On the subject of brand evolution, Christina Tramontozzi, head of marketing at ZyloTech, says, “Using data to better engage customers and create opportunities that have only existed by channeling this resource is paramount to our customers’ journeys with us. We leverage the data-driven insights about our customers into stories that create connections and trust about our brand. When incorporating both the art and science of marketing, we unleash the authenticity, personalization, and real-time interactions that customers today expect.”
 
In other words, brands that use up-to-date strategies to create narratives and trust surrounding their brand identities have a better chance of surviving than brands that don’t. Once, all a brand needed to do to be successful was establish a strong identity and pull in revenue from name recognition. However, in an environment of disruption, a brand needs to align its identity not only with its services but with its customer expectations as well. This may require some brands to completely change their positioning. Others have doubled-down on their identities to achieve greater recognition. In either case, brand evolution requires that brands align their identities with their goals.
 
Bernard Chung, senior director of solution marketing at SAP, puts it this way. “In the beginning, organizations focused on the brand and the brand strength to engage with their audiences. But today brands must be a lot more pervasive and immersed in our day-to-day lives.
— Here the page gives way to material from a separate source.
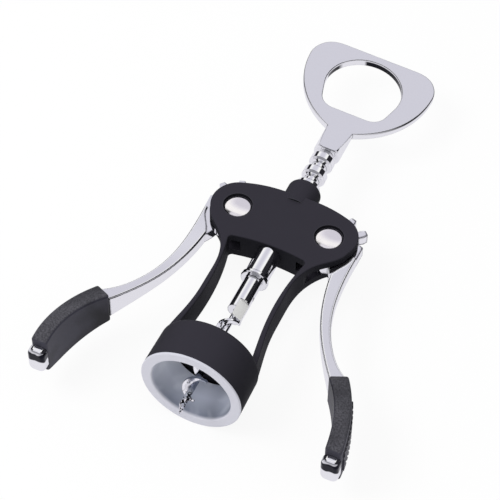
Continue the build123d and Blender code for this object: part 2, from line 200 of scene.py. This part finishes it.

Brands have become more than a thing off in the distance. [They are] much closer objects [with which] many of us can develop a relationship.”
 
Brands also need to differentiate if they are to survive in a disrupted environment. That is, brands need to set themselves apart from their competitors. This could be something simple, like offering a similar product at a lower price. Creating a unique customer experience, while more complex, might produce greater benefits, however. The challenge of disruption is effectively listening to the market, to what the customer wants, and differentiation may require a brand to anticipate these wants. Still, even if a brand anticipates, it must also be able to capitalize on that knowledge by being the first organization to market or by creating an incremental fix. This is the core of differentiation: being noticeable to the customer.
 
Kate Hogenson, senior loyalty consultant at Kobie Marketing, says, “What we are seeing in the marketplace is that companies are commodifying their brands by looking too closely to match their competition. They should be focusing on differentiating instead. In a shifting market, brands should work on developing programs that engage customers across all touchpoints and devices to deliver a continuous and more personal brand experience.”
 
Erin Raese, however, prefers a different term, distinction. “It is not differentiation but rather distinction that brands need to strive toward,” she says. “You can differentiate a price but as soon as you do, someone will beat you. True distinction is where you’re creating a unique value for your customer. In today’s world, brands need to become a part of their customer’s lifestyle.” Regardless of term, Hogenson and Raese seem to be advising the same thing: improve the customer’s experience through personalization, through a unique, brand-to-person relationship.
 
Lastly, brands that successfully navigate the disrupted environment understand their competitors. This means that they are able to predict where the market will go and which organizations will come out ahead as the market changes. It also might mean predicting what products and services competitor brands will release. However, a brand really can’t begin to evaluate its competitors until it has solidified it own identify and established a niche in the market.
 
“I caution against focusing too much on competition,” says Raese. “Often, brands become followers and can chase each other right down the rabbit hole. My advice is definitely to watch your competition, but make sure you know who you are first. Make sure you know your customer. Then watch your competition with a discerning eye for the unique and creative aspects you can leverage to make your brand better.”
 
All of this suggests that successful brands have an excellent understanding of their own identities, the market, and their competitors. Without this knowledge, they can neither evolve, differentiate or compete. However, brands require another element if they are to be truly successful. “Affinity, fondness, and love are all core aspects of being human,” says Ken Greer, CMO of Augeo Marketing. “Most potential disruptive ideas fail not on the merits of the idea itself but because it never achieves user love. When we introduce a disruptive innovation, we disconnect users from their comfort zone. We need to make sure to reconnect those users back to something even more comfy.”